Grynaviski continued: “Tepid Clinton supporters in 2016 felt safe to stay home expecting her to win anyway … This time around, more centrist Democrats will be more motivated to vote, making Biden less likely to underperform his polling numbers than Clinton.”
Sanders, who generally fared better in caucuses in 2016 and this year, had to contend with Washington and Idaho switching to primary systems for 2020.
“In a caucus system, where you have to go someplace and give up some period of time, say two to three hours … that’s a pretty big burden you’re imposing; a lot of people just won’t be able to make it," said Mark Alan Smith, a political science professor at the University of Washington.
Sanders' "supporters are more passionate — they're willing to give up that three hours. With the switch to the primary … it became a close race,” said Smith.
The coronavirus factor
Tuesday's contests offered a glimpse of how the virus that causes COVID-19 is starting to shape the 2020 campaign season.
Biden and Sanders canceled large rallies, citing concerns about the fast-moving coronavirus.
Trump, who typically holds campaign rallies just before each Democratic primary date, held no campaign events leading up to Tuesday’s vote or before last week’s Super Tuesday contests.
In Washington, which Sanders won in 2016, health officials have been struggling to contain the outbreak that had infected over 260 people and killed 24 in the state as of Tuesday night. Neither Biden nor Sanders campaigned recently in the state, which may have hurt their ability to rally some last-minute support.
“That probably disproportionately hurt Sanders just because he tends to attract much bigger crowds to his rallies,” said Cornell Clayton, a political science professor at Washington State University. “He probably will lose out on some of the energy that might have been created by those types of rallies.”
In exit polls conducted by ABC News, NBC News and CNN on Tuesday, the majority of voters said they trusted Biden more in a major crisis.
“My sense is that because there is a fair amount of concern about the coronavirus … that tends to encourage voters to think more cautiously about who is more predictable and more trustworthy, and that likely worked to Biden’s favor,” Clayton said.
Biden, delivering an address Tuesday night in Philadelphia, said he would speak later this week about how he believes the federal government should respond to the virus.
“This whole coronavirus is a matter of presidential leadership,” Biden said.
African American voters boost Biden
Biden’s support among black voters has helped him post substantial margins of victory throughout the primary season, while Sanders struggled to make inroads with a critical bloc of the Democratic Party.
Heading into Tuesday’s vote, Sanders ramped up his outreach to black voters. He launched a campaign ad featuring past footage of former President Barack Obama praising him, bulked up spending on radio ads targeting black voters and announced the endorsement of the Rev. Jesse Jackson, a longtime civil rights activist.

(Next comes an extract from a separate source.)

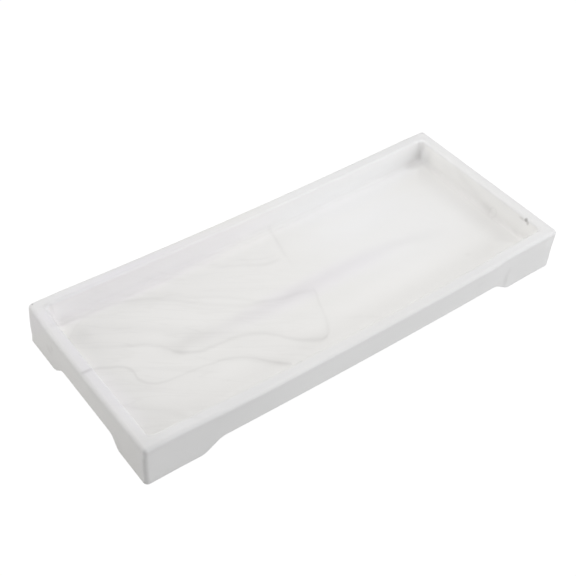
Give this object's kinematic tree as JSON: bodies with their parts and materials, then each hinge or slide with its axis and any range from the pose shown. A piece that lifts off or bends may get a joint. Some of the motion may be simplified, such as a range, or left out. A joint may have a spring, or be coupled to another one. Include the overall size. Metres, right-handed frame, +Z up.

But those efforts came as Biden received the endorsements of former presidential hopefuls Sens. Cory Booker (D-N.J.) and Kamala Harris (D-Calif.).
On Tuesday night, Biden continued to dominate among black voters.
In Mississippi, where black voters make up 64% of Democratic primary voters, exit polls showed that Biden won 84% of their vote, compared with Sanders’ 13%.
In Michigan, Biden won 66% of the African American vote, compared with Sanders’ 29%; in Missouri, Biden won 69% to Sanders’ 28%.
“You can’t be a progressive Democratic candidate for president and win without black voters, and Bernie Sanders’ biggest failing is his lack of performance with black voters,” said Brad Bannon, a Washington, D.C.-based Democratic campaign strategist.
“Biden’s strength with black voters is a big advantage for Biden and a big liability for Bernie Sanders,” Bannon said.